**DATA IN THIS EXERCISE**
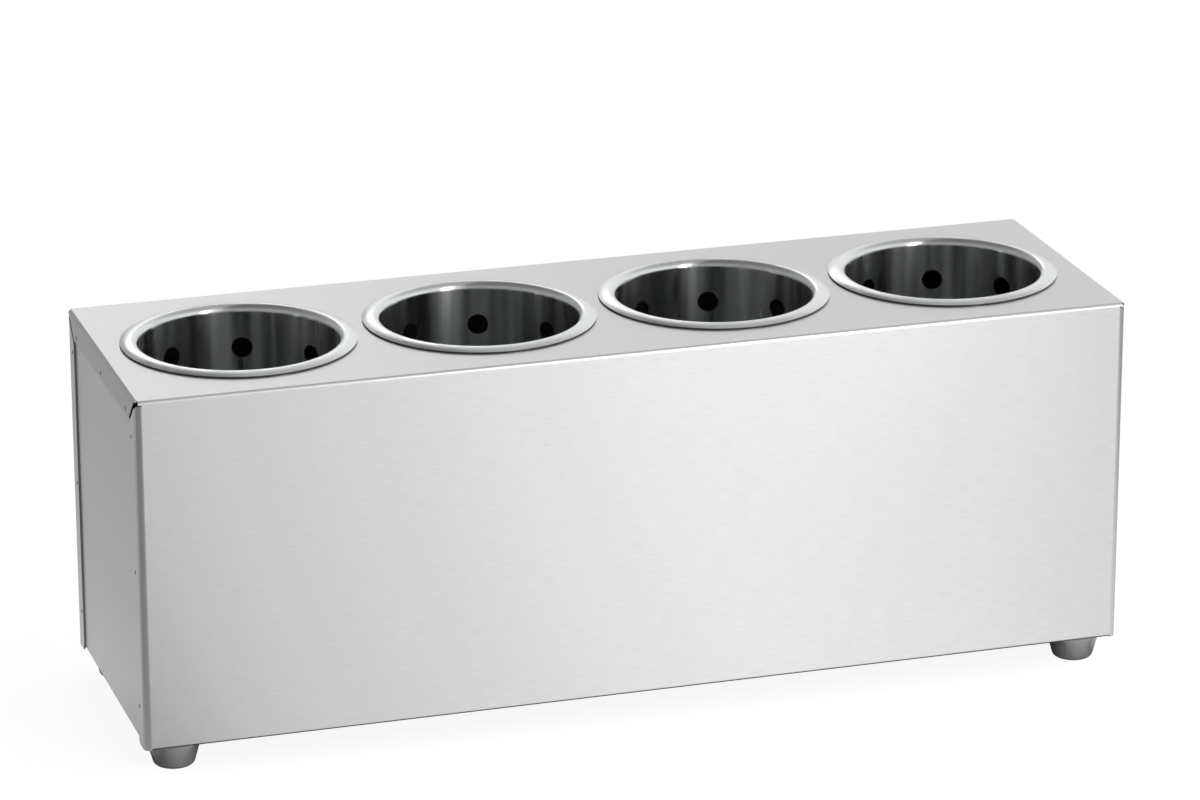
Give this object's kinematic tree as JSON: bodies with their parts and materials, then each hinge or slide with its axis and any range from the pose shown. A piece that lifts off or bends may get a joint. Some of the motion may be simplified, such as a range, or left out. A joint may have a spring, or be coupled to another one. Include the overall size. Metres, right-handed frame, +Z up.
{
  "type": "cutlery dispenser",
  "caption": "Free-standing folded steel housing on round feet, with a row of round seats that hold lift-out perforated cutlery quivers by their rims.",
  "frame": {"origin": "on the table, under the middle of the housing", "axes": "+X along the width to the viewer's right, +Y from the front to the back, +Z up"},
  "size_m": [0.5, 0.15, 0.1922],
  "materials": {
    "brushed_stainless": "brushed along the width",
    "polished_stainless": "mirror polished",
    "foot_rubber": "glossy grey thermoplastic rubber",
    "zinc_plated_steel": "bright zinc plate"
  },
  "bodies": {
    "housing": {"housing_shell": "brushed_stainless", "side_panel_left": "brushed_stainless", "side_panel_right": "brushed_stainless", "foot_front_left": "foot_rubber", "foot_front_right": "foot_rubber", "foot_rear_left": "foot_rubber", "foot_rear_right": "foot_rubber", "foot_washer_front_left": "zinc_plated_steel", "foot_washer_front_right": "zinc_plated_steel", "foot_washer_rear_left": "zinc_plated_steel", "foot_washer_rear_right": "zinc_plated_steel", "foot_screw_front_left": "zinc_plated_steel", "foot_screw_front_right": "zinc_plated_steel", "foot_screw_rear_left": "zinc_plated_steel", "foot_screw_rear_right": "zinc_plated_steel", "foot_nut_front_left": "zinc_plated_steel", "foot_nut_front_right": "zinc_plated_steel", "foot_nut_rear_left": "zinc_plated_steel", "foot_nut_rear_right": "zinc_plated_steel"},
    "quiver_1": {"quiver_1": "polished_stainless"},
    "quiver_2": {"quiver_2": "polished_stainless"},
    "quiver_3": {"quiver_3": "polished_stainless"},
    "quiver_4": {"quiver_4": "polished_stainless"}
  },
  "joints": [
    {"name": "quiver_1_lift", "type": "slide", "parent": "housing", "child": "quiver_1", "axis": [0, 0, 1], "range_m": [0, 0.15]},
    {"name": "quiver_2_lift", "type": "slide", "parent": "housing", "child": "quiver_2", "axis": [0, 0, 1], "range_m": [0, 0.15]},
    {"name": "quiver_3_lift", "type": "slide", "parent": "housing", "child": "quiver_3", "axis": [0, 0, 1], "range_m": [0, 0.15]},
    {"name": "quiver_4_lift", "type": "slide", "parent": "housing", "child": "quiver_4", "axis": [0, 0, 1], "range_m": [0, 0.15]}
  ]
}
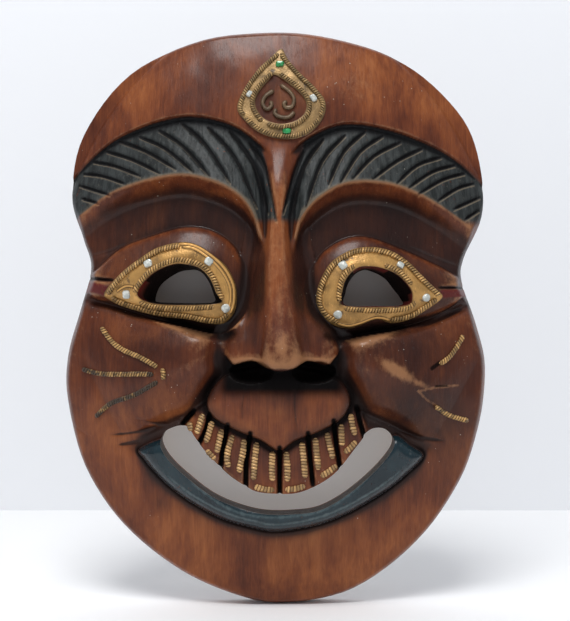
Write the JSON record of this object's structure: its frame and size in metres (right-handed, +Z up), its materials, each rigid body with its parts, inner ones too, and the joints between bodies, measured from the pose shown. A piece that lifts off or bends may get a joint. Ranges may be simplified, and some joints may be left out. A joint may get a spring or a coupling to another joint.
{
  "type": "wall mask",
  "caption": "Carved wooden wall mask of a grinning face, with sunken dark brows, eye holes framed in gilt plate, applied gilt bead strips, glass chips and a sawtooth hanger.",
  "frame": {"origin": "the point in the sawtooth hanger where the wall nail bears, on the plane of the wall", "axes": "+Z up, -Y the way the face looks, +X to the viewer's right; the back rim lies on y = 0"},
  "size_m": [0.214, 0.0523, 0.291],
  "materials": {
    "carved_wood": "reddish-brown stain, waxed semi-gloss, dark in the hollows and worn tan on the ridges; slate green brows, dark teal lower lip",
    "gilt_plate": "antique gilt, unevenly worn",
    "gilt_bead": "antique gilt moulded bead, dark in the notches",
    "white_chip": "cloudy white glass, glossy",
    "green_chip": "green glass, glossy",
    "scroll": "dark worn gilt over brown putty",
    "hanger_steel": "yellowed zinc plate",
    "nail_steel": "bright steel, slightly rusted"
  },
  "bodies": {
    "root": {"crest_bead_bottom": "gilt_bead", "crest_bead_inner_left": "gilt_bead", "crest_bead_inner_right": "gilt_bead", "crest_bead_left": "gilt_bead", "crest_bead_right": "gilt_bead", "crest_chip_bottom": "green_chip", "crest_chip_left": "white_chip", "crest_chip_right": "white_chip", "crest_chip_top": "green_chip", "crest_plate": "gilt_plate", "crest_scroll_foot": "scroll", "crest_scroll_side": "scroll", "crest_scroll_stem": "scroll", "hanger_nails": "nail_steel", "left_eye_bead_inner_lower": "gilt_bead", "left_eye_bead_inner_upper": "gilt_bead", "left_eye_bead_outer_lower": "gilt_bead", "left_eye_bead_outer_upper": "gilt_bead", "left_eye_chip_1": "white_chip", "left_eye_chip_2": "white_chip", "left_eye_chip_3": "white_chip", "left_eye_chip_4": "white_chip", "left_eye_plate": "gilt_plate", "left_whisker_link": "gilt_bead", "left_whisker_lower": "gilt_bead", "left_whisker_middle": "gilt_bead", "left_whisker_upper": "gilt_bead", "mask_body": "carved_wood", "right_eye_bead_inner_lower": "gilt_bead", "right_eye_bead_inner_nose": "gilt_bead", "right_eye_bead_inner_outer": "gilt_bead", "right_eye_bead_outer_lower": "gilt_bead", "right_eye_bead_outer_upper": "gilt_bead", "right_eye_chip_1": "white_chip", "right_eye_chip_2": "white_chip", "right_eye_chip_3": "white_chip", "right_eye_chip_4": "white_chip", "right_eye_plate": "gilt_plate", "right_whisker_lower": "gilt_bead", "right_whisker_upper": "gilt_bead", "sawtooth_hanger": "hanger_steel", "tooth_1_left_strip": "gilt_bead", "tooth_1_right_strip": "gilt_bead", "tooth_2_bottom_strip": "gilt_bead", "tooth_2_left_strip": "gilt_bead", "tooth_2_right_strip": "gilt_bead", "tooth_3_left_strip": "gilt_bead", "tooth_3_right_strip": "gilt_bead", "tooth_4_bottom_strip": "gilt_bead", "tooth_4_left_strip": "gilt_bead", "tooth_4_right_strip": "gilt_bead", "tooth_5_bottom_strip": "gilt_bead", "tooth_5_left_strip": "gilt_bead", "tooth_5_right_strip": "gilt_bead", "tooth_6_bottom_strip": "gilt_bead", "tooth_6_left_strip": "gilt_bead", "tooth_6_right_strip": "gilt_bead", "tooth_7_bottom_strip": "gilt_bead", "tooth_7_left_strip": "gilt_bead", "tooth_7_right_strip": "gilt_bead"}
  },
  "joints": []
}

**OBJECTIVE**
Your task is to print all of the records exactly.

**FINAL RESULT**
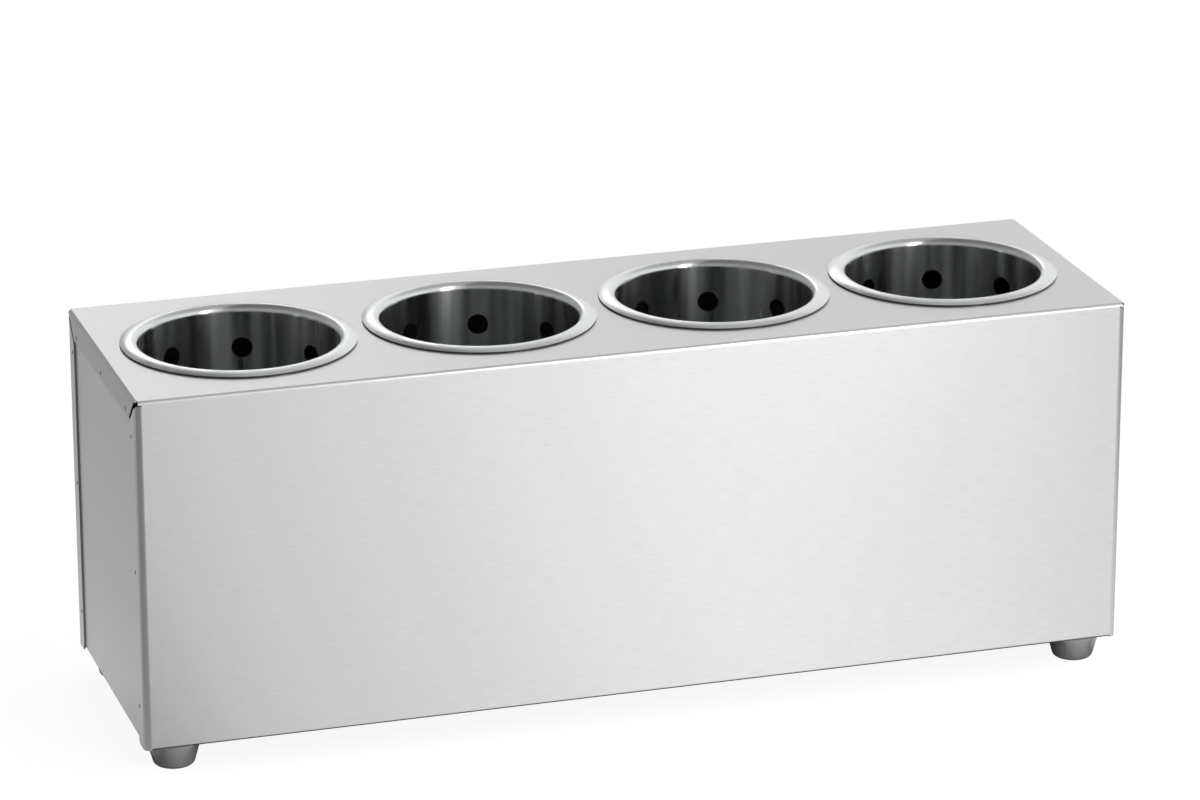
Give this object's kinematic tree as JSON: bodies with their parts and materials, then each hinge or slide with its axis and any range from the pose shown. A piece that lifts off or bends may get a joint. Some of the motion may be simplified, such as a range, or left out. A joint may have a spring, or be coupled to another one. Include the overall size. Metres, right-handed frame, +Z up.
{
  "type": "cutlery dispenser",
  "caption": "Free-standing folded steel housing on round feet, with a row of round seats that hold lift-out perforated cutlery quivers by their rims.",
  "frame": {"origin": "on the table, under the middle of the housing", "axes": "+X along the width to the viewer's right, +Y from the front to the back, +Z up"},
  "size_m": [0.5, 0.15, 0.1922],
  "materials": {
    "brushed_stainless": "brushed along the width",
    "polished_stainless": "mirror polished",
    "foot_rubber": "glossy grey thermoplastic rubber",
    "zinc_plated_steel": "bright zinc plate"
  },
  "bodies": {
    "housing": {"housing_shell": "brushed_stainless", "side_panel_left": "brushed_stainless", "side_panel_right": "brushed_stainless", "foot_front_left": "foot_rubber", "foot_front_right": "foot_rubber", "foot_rear_left": "foot_rubber", "foot_rear_right": "foot_rubber", "foot_washer_front_left": "zinc_plated_steel", "foot_washer_front_right": "zinc_plated_steel", "foot_washer_rear_left": "zinc_plated_steel", "foot_washer_rear_right": "zinc_plated_steel", "foot_screw_front_left": "zinc_plated_steel", "foot_screw_front_right": "zinc_plated_steel", "foot_screw_rear_left": "zinc_plated_steel", "foot_screw_rear_right": "zinc_plated_steel", "foot_nut_front_left": "zinc_plated_steel", "foot_nut_front_right": "zinc_plated_steel", "foot_nut_rear_left": "zinc_plated_steel", "foot_nut_rear_right": "zinc_plated_steel"},
    "quiver_1": {"quiver_1": "polished_stainless"},
    "quiver_2": {"quiver_2": "polished_stainless"},
    "quiver_3": {"quiver_3": "polished_stainless"},
    "quiver_4": {"quiver_4": "polished_stainless"}
  },
  "joints": [
    {"name": "quiver_1_lift", "type": "slide", "parent": "housing", "child": "quiver_1", "axis": [0, 0, 1], "range_m": [0, 0.15]},
    {"name": "quiver_2_lift", "type": "slide", "parent": "housing", "child": "quiver_2", "axis": [0, 0, 1], "range_m": [0, 0.15]},
    {"name": "quiver_3_lift", "type": "slide", "parent": "housing", "child": "quiver_3", "axis": [0, 0, 1], "range_m": [0, 0.15]},
    {"name": "quiver_4_lift", "type": "slide", "parent": "housing", "child": "quiver_4", "axis": [0, 0, 1], "range_m": [0, 0.15]}
  ]
}
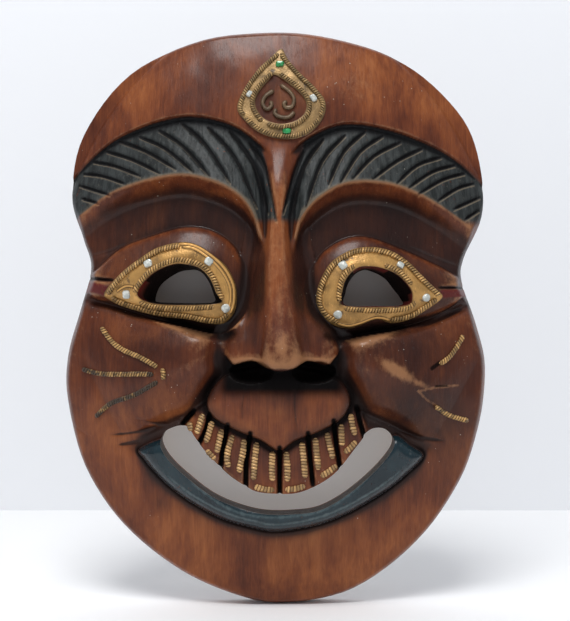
Write the JSON record of this object's structure: its frame and size in metres (right-handed, +Z up), its materials, each rigid body with its parts, inner ones too, and the joints between bodies, measured from the pose shown. A piece that lifts off or bends may get a joint. Ranges may be simplified, and some joints may be left out. A joint may get a spring or a coupling to another joint.
{
  "type": "wall mask",
  "caption": "Carved wooden wall mask of a grinning face, with sunken dark brows, eye holes framed in gilt plate, applied gilt bead strips, glass chips and a sawtooth hanger.",
  "frame": {"origin": "the point in the sawtooth hanger where the wall nail bears, on the plane of the wall", "axes": "+Z up, -Y the way the face looks, +X to the viewer's right; the back rim lies on y = 0"},
  "size_m": [0.214, 0.0523, 0.291],
  "materials": {
    "carved_wood": "reddish-brown stain, waxed semi-gloss, dark in the hollows and worn tan on the ridges; slate green brows, dark teal lower lip",
    "gilt_plate": "antique gilt, unevenly worn",
    "gilt_bead": "antique gilt moulded bead, dark in the notches",
    "white_chip": "cloudy white glass, glossy",
    "green_chip": "green glass, glossy",
    "scroll": "dark worn gilt over brown putty",
    "hanger_steel": "yellowed zinc plate",
    "nail_steel": "bright steel, slightly rusted"
  },
  "bodies": {
    "root": {"crest_bead_bottom": "gilt_bead", "crest_bead_inner_left": "gilt_bead", "crest_bead_inner_right": "gilt_bead", "crest_bead_left": "gilt_bead", "crest_bead_right": "gilt_bead", "crest_chip_bottom": "green_chip", "crest_chip_left": "white_chip", "crest_chip_right": "white_chip", "crest_chip_top": "green_chip", "crest_plate": "gilt_plate", "crest_scroll_foot": "scroll", "crest_scroll_side": "scroll", "crest_scroll_stem": "scroll", "hanger_nails": "nail_steel", "left_eye_bead_inner_lower": "gilt_bead", "left_eye_bead_inner_upper": "gilt_bead", "left_eye_bead_outer_lower": "gilt_bead", "left_eye_bead_outer_upper": "gilt_bead", "left_eye_chip_1": "white_chip", "left_eye_chip_2": "white_chip", "left_eye_chip_3": "white_chip", "left_eye_chip_4": "white_chip", "left_eye_plate": "gilt_plate", "left_whisker_link": "gilt_bead", "left_whisker_lower": "gilt_bead", "left_whisker_middle": "gilt_bead", "left_whisker_upper": "gilt_bead", "mask_body": "carved_wood", "right_eye_bead_inner_lower": "gilt_bead", "right_eye_bead_inner_nose": "gilt_bead", "right_eye_bead_inner_outer": "gilt_bead", "right_eye_bead_outer_lower": "gilt_bead", "right_eye_bead_outer_upper": "gilt_bead", "right_eye_chip_1": "white_chip", "right_eye_chip_2": "white_chip", "right_eye_chip_3": "white_chip", "right_eye_chip_4": "white_chip", "right_eye_plate": "gilt_plate", "right_whisker_lower": "gilt_bead", "right_whisker_upper": "gilt_bead", "sawtooth_hanger": "hanger_steel", "tooth_1_left_strip": "gilt_bead", "tooth_1_right_strip": "gilt_bead", "tooth_2_bottom_strip": "gilt_bead", "tooth_2_left_strip": "gilt_bead", "tooth_2_right_strip": "gilt_bead", "tooth_3_left_strip": "gilt_bead", "tooth_3_right_strip": "gilt_bead", "tooth_4_bottom_strip": "gilt_bead", "tooth_4_left_strip": "gilt_bead", "tooth_4_right_strip": "gilt_bead", "tooth_5_bottom_strip": "gilt_bead", "tooth_5_left_strip": "gilt_bead", "tooth_5_right_strip": "gilt_bead", "tooth_6_bottom_strip": "gilt_bead", "tooth_6_left_strip": "gilt_bead", "tooth_6_right_strip": "gilt_bead", "tooth_7_bottom_strip": "gilt_bead", "tooth_7_left_strip": "gilt_bead", "tooth_7_right_strip": "gilt_bead"}
  },
  "joints": []
}